During the government's case in chief at the evidentiary hearing, it elicited testimony that Cisneros-Gonzales had voluntarily consented to the search, both orally and in writing, before the search took place. Cisneros-Gonzales then testified in the defense case. During his testimony, he stated that the search had already begun before he signed the consent form.
The government had a full and fair opportunity at the hearing to question Cisneros-Gonzales regarding the timing of the search and to present contrary evidence - and, in fact, it did so. During closing arguments, defense counsel argued (among other things) that the consent came after the search had begun, amounted to acquiescence to authority, and was involuntary. The government had a full and fair opportunity to respond to these arguments after defense counsel made them. Also during closing arguments, the Court asked counsel questions regarding the timing of the consent, which made it even clearer (even if it had not already been clear) that this was at issue and was a point that the Court was considering. Again, the government had a full and fair opportunity to address these issues at the time of closing arguments on the motion to suppress. In addition, approximately six weeks passed between the conclusion of arguments and the Court's ruling. Despite knowing that the timing of the consent was an issue that the Court was considering, the government did not come back and ask to supplement the evidence in any way prior to the Court's ruling.

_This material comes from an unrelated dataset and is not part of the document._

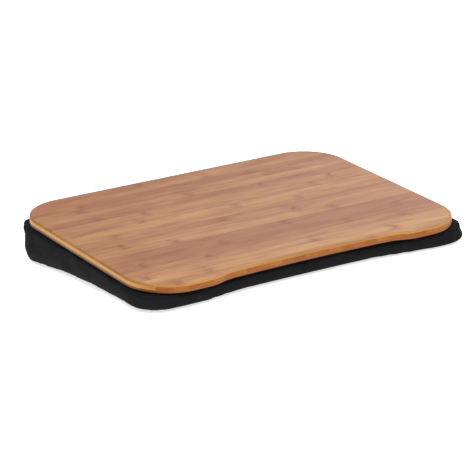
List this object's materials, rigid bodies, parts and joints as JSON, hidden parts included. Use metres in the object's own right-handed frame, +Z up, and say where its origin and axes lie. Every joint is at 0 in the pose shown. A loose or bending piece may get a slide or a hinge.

In its oral ruling, the Court found that defendant had not consented to the search until after it had already begun and that the consent was a mere submission to authority and did not justify the search. See May 28, 2013 Tr. at 15-16. The Court granted the motion to suppress. The government has moved to reconsider.
Timeliness of the government's arguments in reconsideration
The government now offers what it contends is significant additional evidence that supports its argument that the search was justified by voluntary consent given before the search commenced. The request is untimely, in the sense that the evidence in question was available long before the Court made its oral ruling. As the Court has discussed, there was plenty that put the government on notice before, during, and at the hearing that the timing and voluntariness of the consent was at issue. The government addressed the timing issue during the testimony that it elicited even before Cisneros-Gonzalez testified at the hearing. And it had an opportunity to do so again, by rebuttal, after he testified on that day. The government also could have done so several days later, when the parties came back for closing arguments on the motion to suppress. Finally, after hearing the Court ask a number of pointed questions directed to the timing issue during arguments on April 16, the government could have sought to reopen the hearing at any time between then and the Court's ruling six weeks later, on May 28, 2013. Given these circumstances, it is inappropriate for the government to have sat back to wait for a ruling and then offer "new" evidence only after an adverse ruling. The government has offered no valid justification for its late submission of this evidence.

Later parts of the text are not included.